1. **Default environment is `development`** — 87% of actual usage targets development. Only use other environments when explicitly requested.
2. **Default count is `1`** — override only when the user specifies a number.
3. **Never fabricate IDs** — if a scenario requires a `facilityId`, `shiftId`, or other identifier, ask the user to provide it.
4. **Confirm before executing** — show the full `gh workflow run` command and get user approval **only** when the scenario requires `input_data` or the user specified a non-default environment or count. If the scenario needs no `input_data` and defaults are used, execute immediately without confirmation.

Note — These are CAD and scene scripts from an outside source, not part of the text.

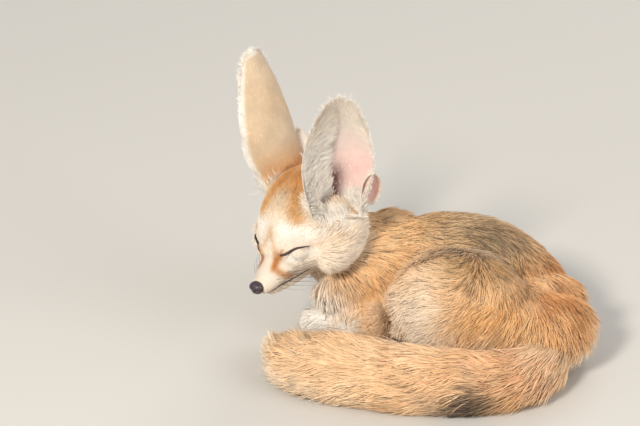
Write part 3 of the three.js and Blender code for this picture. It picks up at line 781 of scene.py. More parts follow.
def tuftMesh(name, roots, rings, chart):
    # each tuft is a flat spindle bent over the skin: a root point, rings of three corners, a tip
    s = np.array([0.0] + list(rings) + [1.0])
    profile = np.array(coatSet["profiles"][len(rings)])
    n = len(roots["points"])
    normal, way = unit(roots["normals"]), roots["way"]
    side = unit(np.cross(way, normal))
    length, lift = roots["length"], roots["lift"]
    spine = (
        (roots["points"] - normal * coatSet["sink"])[:, None]
        + way[:, None] * (length * np.cos(lift))[:, None, None] * s[:, None]
        + normal[:, None] * (length[:, None] * (
            np.sin(lift)[:, None] * (s - coatSet["droop"] * s**2)))[..., None]
        + (side * (roots["curl"] * length)[:, None] + roots["pull"])[:, None] * (s**2)[:, None])
    ahead = unit(spine[:, -1] - spine[:, 0])
    over = unit(normal - ahead * dots(normal, ahead)[:, None])
    side = np.cross(ahead, over)
    angle = np.radians([90, 210, 330])
    half = roots["width"][:, None, None] / 2 * profile[:, None]
    ring = (
        spine[:, 1:-1, None]
        + side[:, None, None] * (half * np.cos(angle))[..., None]
        + over[:, None, None] * (half * coatSet["flat"] * np.sin(angle))[..., None])
    own = side[:, None, None] * np.cos(angle)[:, None] + over[:, None, None] * np.sin(angle)[:, None]
    own = np.broadcast_to(own, ring.shape)
    k = len(rings) * 3
    verts = np.concatenate([spine[:, :1], ring.reshape(n, k, 3), spine[:, -1:]], 1)
    bare = np.zeros((n, 1, 3))
    own = np.concatenate([bare, own.reshape(n, k, 3), bare], 1)
    verts[..., 2] = np.maximum(verts[..., 2], coatSet["floor"] + 0.3 * roots["shade"][:, None])
    faces = [[0, 1 + c, 1 + (c + 1) % 3] for c in range(3)]
    for r in range(len(rings) - 1):
        for c in range(3):
            a, b = 1 + 3 * r + c, 1 + 3 * r + (c + 1) % 3
            faces += [[a, b + 3, b], [a, a + 3, b + 3]]
    faces += [[k + 1, k - 2 + (c + 1) % 3, k - 2 + c] for c in range(3)]
    faces = np.array(faces)
    size = k + 2
    loops = (faces[None] + (np.arange(n) * size)[:, None, None]).reshape(-1)
    mesh = bpy.data.meshes.new(name)
    mesh.vertices.add(n * size)
    mesh.vertices.foreach_set("co", toFrame(verts.reshape(-1, 3)).astype(np.float32).ravel())
    mesh.loops.add(len(loops))
    mesh.loops.foreach_set("vertex_index", loops.astype(np.int32))
    mesh.polygons.add(len(loops) // 3)
    mesh.polygons.foreach_set("loop_start", np.arange(0, len(loops), 3, dtype=np.int32))
    smooth(mesh)
    mesh.update(calc_edges=True)
    level = np.concatenate([[0], np.repeat(s[1:-1], 3), [1]])
    across = np.concatenate([[0], np.tile([0, -0.5, 0.5], len(rings)), [0]])
    patch = np.stack([across, level - 0.5], -1) * coatSet["patch"]
    uv = (chart[:, None] * (1 - 2 * coatSet["patch"]) + coatSet["patch"] + patch).reshape(-1, 2)
    layer = mesh.uv_layers.new(name="OFBake")
    layer.data.foreach_set("uv", uv[loops].astype(np.float32).ravel())
    paint(
        mesh, roots["marks"].repeat(size, 0), along=np.tile(level, n),
        shade=roots["shade"].repeat(size))
    flat = unit(np.cross(
        verts[:, faces[:, 1]] - verts[:, faces[:, 0]], verts[:, faces[:, 2]] - verts[:, faces[:, 0]]))
    facing = (
        flat[:, :, None] + own[:, faces] * coatSet["roundNormal"]
        + normal[:, None, None] * coatSet["skinNormal"])
    short = np.maximum(coatSet["least"] - dots(facing, flat[:, :, None]), 0)
    facing = unit(facing + flat[:, :, None] * short[..., None])
    mesh.normals_split_custom_set(facing.reshape(-1, 3).astype(np.float32))
    return mesh


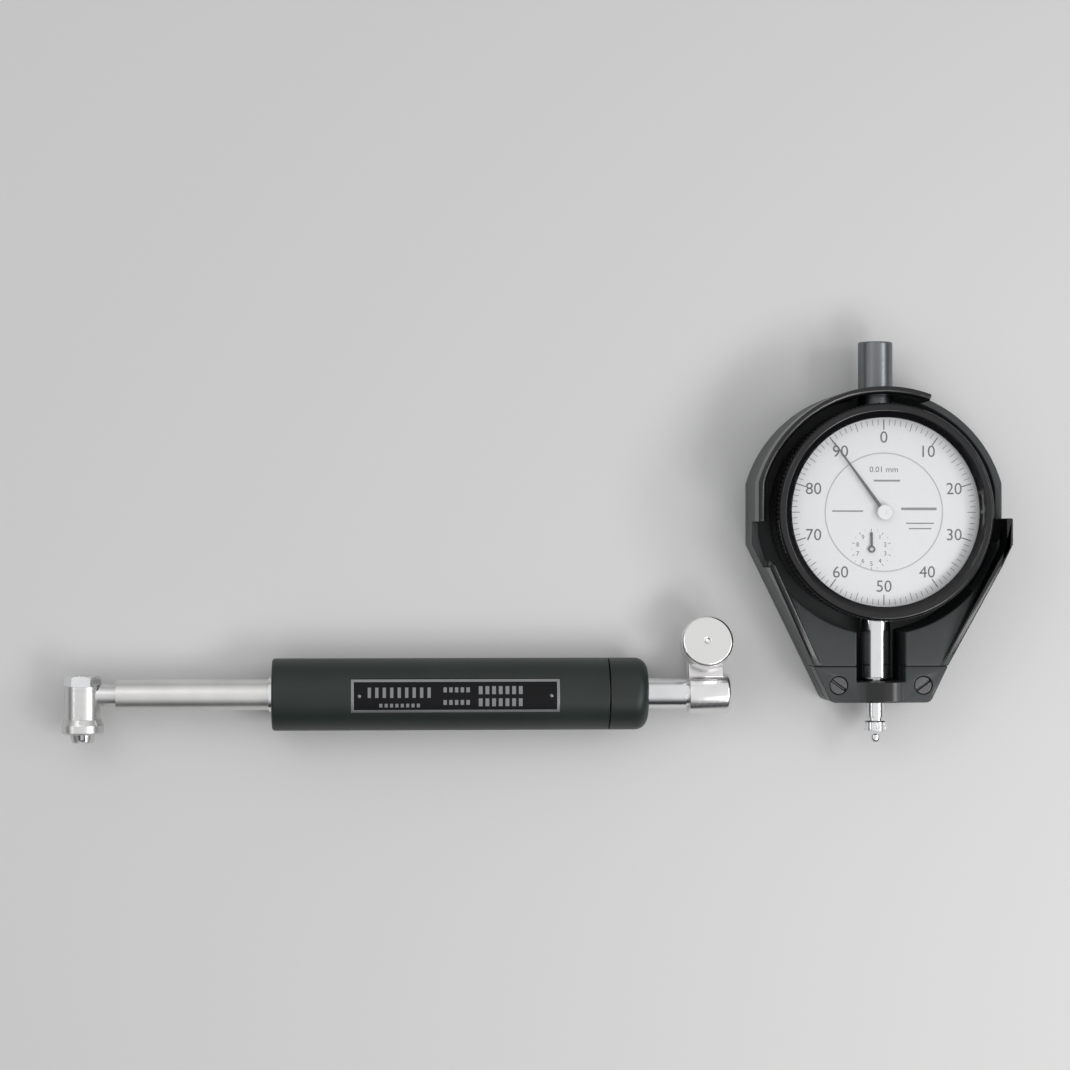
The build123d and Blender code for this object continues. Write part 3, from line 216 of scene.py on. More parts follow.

5. **Handle ambiguity** — if the user's request matches multiple scenarios, present the top candidates with descriptions and ask them to pick.
6. **Auth errors** — if `gh` returns an authentication error, instruct the user to run `gh auth login` and retry.
7. **No `input_data` when not needed** — omit the `-f input_data=...` flag entirely for scenarios that don't require it.
8. **"Run all scenarios" is not supported via this skill** — if the user asks to run all scenarios at once, explain that this is only available through the [GitHub Actions UI](https://github.com/ClipboardHealth/cbh-core/actions/workflows/generate-seed-data.yml) by leaving the scenario dropdown blank. Do not omit the `-f scenario=...` flag to trigger all scenarios.
9. **Destructive scenario warning** — for scenario 15 (clean old test data), always display an explicit warning that this **deletes data**, confirm the target environment twice, and never run it with all optional fields left empty (require the user to specify at least `emailPattern` or `ageThreshold`).
10. **Failure handling** — always wait for the run to complete (step 7). Never just print the URL and stop.